A skill can be self paced i.e. the performer has complete control over the rate at which the action takes place. This is because there is no external environment so the player is free to execute the move when they like A practice could be externally paced i.e. controlled by an outside instigator.
Barbara Knapp recognised two basic classifications of skills. She suggested that skills can be placed on a continuum between open and closed. Sports such as Basketball, Football, and Hockey usually involve open skills. This is because the environment is constantly changing and so movements have to be continually adapted. Therefore, skills are predominantly perceptual. The skill is mostly externally paced, for example a pass in football. To practice open skills you would tend to use a externally paced exercise as this would create a match-like situation by putting you under pressure, Closed skills are those that take place in a stable, predictable environment and the performer knows exactly what to do and when. Therefore, skills are not affected by the environment and tend to be habitual. Movements follow set patterns and have a clear beginning and end i.e. a set shot in basketball and swimming. For skills such as these you could use a self paced exercise as the performer has control over what he is doing.
The organisation of a practice session will depend greatly on those involved and the activity being practiced. Depending on the amount of experience, the skill level and the performer’s fitness, practice may be organised in two ways; massed and distributed. A massed practice is practiced until learnt without taking a break. These sessions are good for athletes with high level of fitness and experience and are most suited to fixed practice. Distributed practice is interspersed with breaks which can either be rest or another skill. These sessions are good for athletes with lower levels of fitness and experience and are most suited to variable practice
There are various methods of teaching a new skill. The pure-part method breaks the skill down into smaller parts, which are learnt separately and practiced until they have been perfected. All of the parts are then joined together to perform the whole skill. If you were practicing swimming you could break the stroke down into various drills. You could also use floats to concentrate on the arms and legs individually.

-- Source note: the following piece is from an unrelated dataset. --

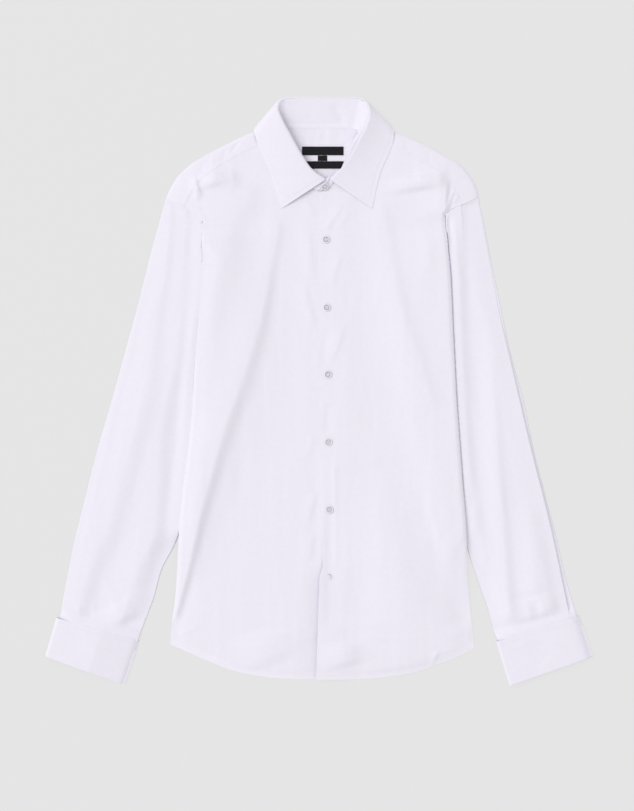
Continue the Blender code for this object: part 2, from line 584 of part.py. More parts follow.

As ability is innate, we an enhance it. Working on muscular strength in your legs can enhance speed and hand/eye co-ordination can be improved by special methods, which have been put forward by experts on the subject. And also that certain coaching methods can improve an athletes overall ability. The idea that skill equals ability plus technique is the perfect way to describe how to be able to achieve a particular skill. However there are a number of different aspects which come into consideration when performing a skill and being successful at that skill. Skills can be enhanced easily through training, as long as the athlete's technique, ability and the type of skill that is being trained have all been taken into account, before setting up a training program
Overall skill is developed by having good ability and having technique that suits your body and mind, with a thought out training programs to suit you.